Ação Imediata: Defina claramente qual é a sua “Grande Obra” do dia. Pode ser escrever um relatório, fazer um treino, ter uma conversa importante. Quando a distração surgir (um comentário negativo, uma notícia alarmante, a tentação de adiar), repita para si mesmo como Neemias: “Estou a fazer uma grande obra, não posso descer.” Esta frase é um escudo impenetrável. Ela recalibra o seu foco e relembra-o do que é verdadeiramente importante.
4. Use o que Tem, Não Espere pelo “Expert”
O sabotador convence-o de que você não está preparado, que precisa de mais um curso, de mais uma ferramenta, de mais uma opinião. Neemias usou sacerdotes e ourives como pedreiros. Ele usou o povo que estava ali, com as habilidades que tinham.
Ação Imediata: Faça um inventário dos seus recursos atuais.
- Seu “povo”: Quem já está na sua vida que pode apoiar, aconselhar ou simplesmente não atrapalhar?
- Suas ferramentas: Que habilidades, por mais básicas, você já tem para começar?
- Seu território: Onde você pode começar a construir agora mesmo? (A sua “casa” é o seu projeto, a sua saúde, a sua mente).
Pare de olhar para fora para o salvador ou o consultor perfeito. A solução começa com você e os recursos que já tem à mão.

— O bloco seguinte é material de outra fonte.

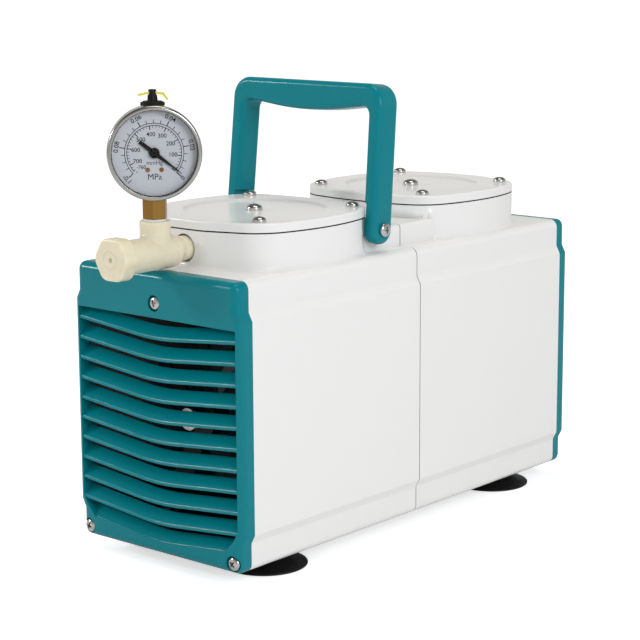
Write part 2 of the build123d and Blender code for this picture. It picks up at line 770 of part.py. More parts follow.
def inletCap():
    x1 = tee_run_end - cap_gap
    x0 = x1 - cap_len
    hexagon = RegularPolygon(cap_af / 2, 6, major_radius=False)
    cap = Pos(x0, 0, port_z) * Rot(0, 90, 0) * extrude(fillet(hexagon.vertices(), 2.0), amount=cap_len)
    rims = [e for e in cap.edges() if abs(e.center().X - x0) < 0.01 or abs(e.center().X - x1) < 0.01]
    cap = chamfer(rims, 0.8)
    cap = cap - rodX(x1 - spigot_len - 0.3, x1 + 1, 0, port_z, spigot_r + spigot_play)
    ring = rodX(x0 - 1, x0 + 0.6, 0, port_z, 5.5) - rodX(x0 - 2, x0 + 2, 0, port_z, 4.2)
    return cap - ring - rodX(x0 - 1, x0 + 2.0, 0, port_z, 1.4)


def stemSeal():
    z0 = tee_branch_top
    ring = rodZ(tee_x, 0, z0, z0 + seal_t, 6.6)
    return ring - rodZ(tee_x, 0, z0 - 1, z0 + 3, stem_thread_r)


def gaugePlace(shape):
    """Gauge parts are built about Z, face up and twelve o'clock towards +Y, then stood up."""
    return Pos(tee_x, 0, gauge_z) * Rot(0, 0, gauge_az) * Rot(90, 0, 0) * shape


def gaugeStem():
    z0 = tee_branch_top + seal_t
    z1 = gauge_z - gauge_case_r + 3.0
    hexagon = RegularPolygon(stem_af / 2, 6, major_radius=False)
    part = Pos(tee_x, 0, z0) * Rot(0, 0, gauge_az + 18) * extrude(hexagon, amount=z1 - z0)
    part = part + rodZ(tee_x, 0, z0 - stem_thread_l, z0 + 1, stem_thread_r)
    return part - rodZ(tee_x, 0, z0 - stem_thread_l - 1, z1 - 4, stem_bore_r)


def gaugeCase():
    cup = turned([(0, gauge_back), (gauge_case_r - 1.5, gauge_back), (gauge_case_r, gauge_back + 1.5),
                  (gauge_case_r, gauge_front - 3), (gauge_case_r - gauge_wall, gauge_front - 3),
                  (gauge_case_r - gauge_wall, gauge_back + gauge_wall), (0, gauge_back + gauge_wall)])
    cup = gaugePlace(cup)
    cup = cup - gaugeStemRoom()
    cup = cup - rodZ(tee_x, 0, gauge_z + 15, gauge_z + 30, 2.6)
    return cup


def gaugeStemRoom():
    z1 = gauge_z - gauge_case_r + 3.0
    hexagon = RegularPolygon(stem_af / 2 + 0.02, 6, major_radius=False)
    return Pos(tee_x, 0, z1 - 12) * Rot(0, 0, gauge_az + 18) * extrude(hexagon, amount=12.05)


def gaugeBezel():
    r = gauge_r
    ring = turned([(gauge_case_r + 0.02, bezel_back), (r - 0.3, bezel_back), (r, bezel_back + 0.6),
                   (r, gauge_front - 1.6), (r - 1.4, gauge_front), (r - bezel_lip, gauge_front),
                   (r - bezel_lip - 0.5, gauge_front - 0.8), (r - bezel_lip - 0.5, gauge_front - 1.0),
                   (gauge_case_r + 0.02, gauge_front - 1.6)])
    return gaugePlace(ring)


def gaugeDial():
    dial = rodZ(0, 0, dial_at, dial_at + dial_t, dial_r - 0.05) - rodZ(0, 0, dial_at - 1, dial_at + 2, 1.2)
    return gaugePlace(dial)


def gaugeLens():
    lens = rodZ(0, 0, lens_at, lens_at + lens_t, dial_r - 0.3)
    return gaugePlace(lens)


def gaugeNeedle():
    blade = make_face(Polyline((needle_tip, 0), (0, 1.15), (-needle_tail, 0.9), (-needle_tail, -0.9),
                               (0, -1.15), close=True))
    needle = extrude(blade, amount=needle_t)
    needle = needle + rodZ(0, 0, -0.3, 1.3, 2.5)
    needle = needle + rodZ(0, 0, -6.0, 0, 1.1)
    needle = Rot(0, 0, needle_start_deg) * needle
    return gaugePlace(Pos(0, 0, needle_at) * needle)


def ventPlug():
    z = gauge_z + gauge_r
    plug = turned([(0, 0 - 6), (2.4, -6), (2.4, -0.8), (6.8, -0.8), (6.8, 0.8), (5.2, 1.6), (2.9, 1.8), (2.3, 7.4),
                   (1.8, 8.0), (0, 8.0)])
    slot = Rot(0, 0, gauge_az) * box(-6, 6, -tab_half, tab_half, tab_lift + 0.6, tab_lift + 2.4)
    return Pos(tee_x, 0, z) * (plug - slot)


def ventTab():
    z = gauge_z + gauge_r + tab_lift
    face = make_face(Polyline((-7.8, 0.0), (-3.2, 1.0), (3.2, 1.0), (5.4, 0.6), (7.8, -2.4), (8.8, -1.8),
                              (6.2, 1.8), (3.2, 2.0), (-3.2, 2.0), (-7.8, 1.0), close=True))
    tab = Rot(90, 0, 0) * extrude(face, amount=tab_half - 0.05, both=True)
    return Pos(tee_x, 0, z) * Rot(0, 0, gauge_az) * tab


def transferTube():
    half = head_x - seat_r
    tube = rodX(-half, half, 0, duct_z, duct_r)
    return tube - rodX(-half - 1, half + 1, 0, duct_z, duct_bore_r)


def outletFitting():
    u0 = head_x + seat_r - plate_play - 10.5
    face = head_x + head_port_flat
    part = rodX(u0, face - 3, 0, port_z, port_thread_r)
    part = part + rodX(face - 4, face + 2, 0, port_z, tee_tube_r)
    hexagon = RegularPolygon(8.5, 6, major_radius=False)
    part = part + Pos(face + 2, 0, port_z) * Rot(0, 90, 0) * extrude(hexagon, amount=7)
    tip = face + outlet_len
    part = part + rodX(face + 8, tip, 0, port_z, outlet_nozzle_r)
    r0 = outlet_nozzle_r - barb_depth
    for k in range(barb_count):
        barb = turned([(r0, 0), (outlet_nozzle_r + 1, 0), (outlet_nozzle_r + 1, barb_pitch),
                       (r0, barb_pitch), (outlet_nozzle_r, 0.6)])
        part = part - Pos(tip - barb_pitch * (k + 1), 0, port_z) * Rot(0, 90, 0) * barb
    return part - rodX(u0 - 1, face + 60, 0, port_z, outlet_bore_r)


def powerSwitch():
    y1 = half_width_mid
    body = box(switch_x - switch_w / 2 + 0.2, switch_x + switch_w / 2 - 0.2, y1 - switch_depth, y1,
               switch_z - switch_h / 2 + 0.2, switch_z + switch_h / 2 - 0.2)
    flange = box(switch_x - switch_w / 2 - 2, switch_x + switch_w / 2 + 2, y1, y1 + switch_flange,
                 switch_z - switch_h / 2 - 2, switch_z + switch_h / 2 + 2)
    flange = fillet(flange.edges().filter_by(Axis.Y), 1.5)
    well = box(switch_x - switch_w / 2 + 1.6, switch_x + switch_w / 2 - 1.6, y1 - 7.0, y1 + 5,
               switch_z - switch_h / 2 + 1.6, switch_z + switch_h / 2 - 1.6)
    return body + flange - well


def switchRocker():
    y1 = half_width_mid + switch_flange
    w = switch_w / 2 - 2.4
    face = make_face(Polyline((-w, 1.9), (0, 0.2), (w, 0.4), (w, -2.4), (0, -4.8), (-w, -2.4), close=True))
    rocker = extrude(face, amount=switch_h / 2 - 2.1, both=True)
    return Pos(switch_x, y1, switch_z) * rocker


def cableGland():
    y1 = half_width_mid
    part = rodY(gland_x, 56, y1 + 1, gland_z, gland_r - 2.02)
    hexagon = RegularPolygon(gland_r + 1, 6, major_radius=False)
    nut = Pos(gland_x, y1, gland_z) * Rot(-90, 0, 0) * extrude(hexagon, amount=5)
    dome = Pos(gland_x, y1 + 5, gland_z) * Rot(-90, 0, 0) * turned(
        [(0, 0), (gland_r - 0.4, 0), (gland_r - 0.4, 5), (gland_r - 3, 8), (0, 8)])
    gland = part + nut + dome - rodY(gland_x, 50, y1 + 20, gland_z, gland_bore_r)
    return gland - rodY(gland_x, 50, y1 + 1, gland_z, gland_room_r)


def runCapacitor():
    z = floor_z + capacitor_r + 0.6
    can = rodX(cap_x, cap_x + capacitor_l, capacitor_y, z, capacitor_r)
    can = fillet([e for e in can.edges() if e.geom_type == GeomType.CIRCLE], 1.5)
    for y in (-5, 5):
        can = can + rodX(cap_x - 5, cap_x + 1, capacitor_y + y, z, 1.5)
    return can


def capacitorStrap():
    z = floor_z + capacitor_r + 0.6
    x0 = cap_x + 16
    outer = rodX(x0, x0 + 12, capacitor_y, z, capacitor_r + 1.2)
    outer = outer + box(x0, x0 + 12, capacitor_y, capacitor_y + capacitor_r + 10, floor_z, floor_z + 2)
    outer = outer & box(x0, x0 + 12, -inner_half_width, 20, floor_z, 90)
    return solidOf(outer - rodX(x0 - 1, x0 + 13, capacitor_y, z, capacitor_r))


def build():
    parts = {}
    for name in ("left", "right"):
        parts["housing_" + name] = housing(name)
        parts["grille_cover_" + name] = grilleCover(name)
        parts["head_cover_" + name] = headCover(name)
        parts["head_gasket_" + name] = headGasket(name)
        parts["valve_plate_" + name] = valvePlate(name)
        parts["valve_flaps_" + name] = valveFlaps(name)
        parts["diaphragm_" + name] = diaphragm(name)
        parts["clamp_disc_" + name] = clampDisc(name)
        parts["clamp_screw_" + name] = clampScrew(name)
        parts["conrod_" + name] = conrod(name)
        parts["crank_bearing_" + name] = crankBearing(name)
        parts["eccentric_" + name] = eccentric(name)
        parts["stator_winding_" + name] = statorWinding(name)
        parts["shaft_bearing_" + name] = shaftBearing(name)
        parts["fan_" + name] = fan(name)
    parts["grille_screws"] = grilleScrews()
    parts["head_screws"] = headScrews()
    parts["centre_screws"] = centreScrews()
    parts["motor_shaft"] = motorShaft()
    parts["rotor_core"] = rotorCore()
    parts["stator_core"] = statorCore()
    parts["suction_feet"] = suctionFeet()
    parts["foot_screws"] = footScrews()
    parts["handle"] = handle()
    parts["handle_pivot_screws"] = pivotScrews()
    parts["handle_washers"] = pivotWashers()
    parts["inlet_tee"] = inletTee()
    parts["inlet_cap"] = inletCap()
    parts["stem_seal"] = stemSeal()
    parts["gauge_stem"] = gaugeStem()
    parts["gauge_case"] = gaugeCase()
    parts["gauge_bezel"] = gaugeBezel()
    parts["gauge_dial"] = gaugeDial()
    parts["gauge_lens"] = gaugeLens()
    parts["gauge_needle"] = gaugeNeedle()
    parts["gauge_vent_plug"] = ventPlug()
    parts["gauge_vent_tab"] = ventTab()
    parts["transfer_tube"] = transferTube()
    parts["outlet_fitting"] = outletFitting()
    parts["power_switch"] = powerSwitch()
    parts["switch_rocker"] = switchRocker()
    parts["cable_gland"] = cableGland()
    parts["run_capacitor"] = runCapacitor()
    parts["capacitor_strap"] = capacitorStrap()
    return parts


os.makedirs("parts", exist_ok=True)
for node, shape in build().items():
    export_step(shape, "parts/" + node + ".step")
    print(node, len(shape.solids()), "solids,", round(shape.volume / 1000, 2), "cm3")
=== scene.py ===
import bpy
import json
from math import cos, pi, radians, sin
from mathutils import Matrix, Vector


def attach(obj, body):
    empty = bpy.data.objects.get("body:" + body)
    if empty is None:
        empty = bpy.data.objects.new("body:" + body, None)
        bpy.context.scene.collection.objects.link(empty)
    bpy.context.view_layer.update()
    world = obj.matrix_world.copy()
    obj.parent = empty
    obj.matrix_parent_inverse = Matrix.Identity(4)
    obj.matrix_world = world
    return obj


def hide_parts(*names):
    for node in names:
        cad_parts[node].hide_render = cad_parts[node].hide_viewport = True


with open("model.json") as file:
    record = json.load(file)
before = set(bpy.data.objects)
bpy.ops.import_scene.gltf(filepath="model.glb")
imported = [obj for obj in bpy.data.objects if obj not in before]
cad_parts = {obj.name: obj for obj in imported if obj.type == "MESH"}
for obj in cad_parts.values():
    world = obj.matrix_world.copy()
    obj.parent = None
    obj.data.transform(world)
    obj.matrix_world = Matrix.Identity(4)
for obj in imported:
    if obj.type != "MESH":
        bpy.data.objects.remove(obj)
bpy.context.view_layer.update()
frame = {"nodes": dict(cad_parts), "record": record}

nodes = frame["nodes"]
record = frame["record"]
bodyOfNode = {node: body for body, members in record["behaviour"]["bodies"].items() for node in members}
slotOfNode = {part["node"]: part["material_slot"] for part in record["subparts"]}
mm = 0.001
print("frame:", len(nodes), "nodes")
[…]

5. Avance Mesmo Com o Medo, Não Espere o Medo Desaparecer
O leão não é imune ao medo, ele avança apesar do medo. Esperar que o medo desapareça é a maior armadilha do sabotador, porque ele nunca vai embora totalmente. A coragem não é a ausência de medo, mas a avaliação de que algo é mais importante do que o medo.
Ação Imediata: A próxima vez que o medo o paralisar, não tente eliminá-lo. Reconheça-o: “Estou com medo de falhar, de parecer um tolo, de não ser suficiente.” E depois, dê um comando simples ao seu corpo: Avança… Vamos Mova-te. Escreva a primeira frase. Agende a reunião. Pague a aula. A ação física quebra a paralisia mental. O leão avança, mesmo com os músculos tensos.
O Rugido do Despertar
Matar o sabotador interior não é um evento único, é uma prática diária. É uma série de escolhas conscientes e corajosas. É escolher a oração sobre o pânico, o foco sobre a distração, a ação sobre a preparação infinita, e o avanço sobre a paralisia.
O leão que há em você não é ego. É propósito. É a centelha do Divino que lhe deu uma missão específica e os recursos para cumpri-la. O mundo está cheio de muros em ruínas – pessoais, familiares, comunitários. Eles não precisam de críticos ou de observadores. Precisam de construtores. Precisam de você.
O rugido do seu despertar não é para assustar os outros. É para acordar você mesmo. É o som da sua própria alma, sacudindo a poeira da dúvida, esticando os músculos da fé e anunciando, com um susurro determinado ou um grito: A grande obra começa hoje. E eu não vou descer.